The grind in the original Destiny was monotonous, to say the very least. The developers have made an active effort this time around to make everything you do lead to something good, eventually. Other than the planet reputation vendors, there are also the same kind of vendors on the new hub area, The Farm. Even if the immediate rewards from completing tasks for these vendors aren’t satisfying, in the long run you gain rewards that will give you reputation with these NPCs. They’ve also changed how loot is given in general, making it far less infuriating. Instead of legendaries and exotic drops’ power being based on your current gear, they are based on multiple factors. These include your character’s level, best gear across all characters, and what is in your vault. So, no matter what you do in the game, you will eventually get something good for all your hard work.

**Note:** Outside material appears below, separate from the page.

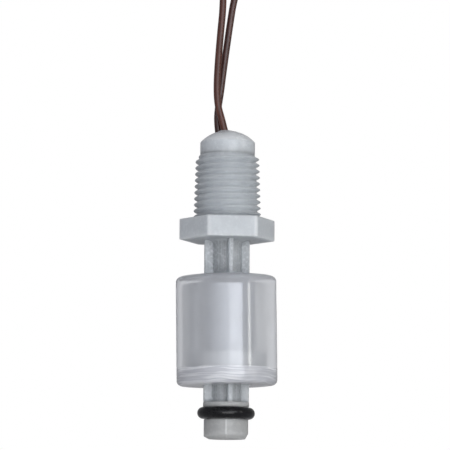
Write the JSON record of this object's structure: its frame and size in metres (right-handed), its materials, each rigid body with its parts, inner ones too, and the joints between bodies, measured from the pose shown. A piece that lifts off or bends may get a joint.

Destiny 2 is a significant improvement from the original. Whether it be the improved story, methods of gaining loot, or quality of life changes, there is a lot of fun to be had here. Is it still grindy, and is the dialogue too snarky? Yes and yes. However, these are very small problems on an otherwise great game. My only warning is that if you weren’t a fan of the original, or aren’t a fan of MMO-style grinds, this is not for you. It is what the original should have been at launch, and that really isn’t a bad thing.
Final Verdict: 3.5/5
Available on: PS4 (reviewed), Xbox One, PC; Publisher: Activision ; Developer: Bungie; Players: 1, 2-9 Online ; Released: September 6, 2017 ; ESRB: T For Teen ; MSRP: $59.99
Full disclosure: This review is based on a retail copy of Destiny 2.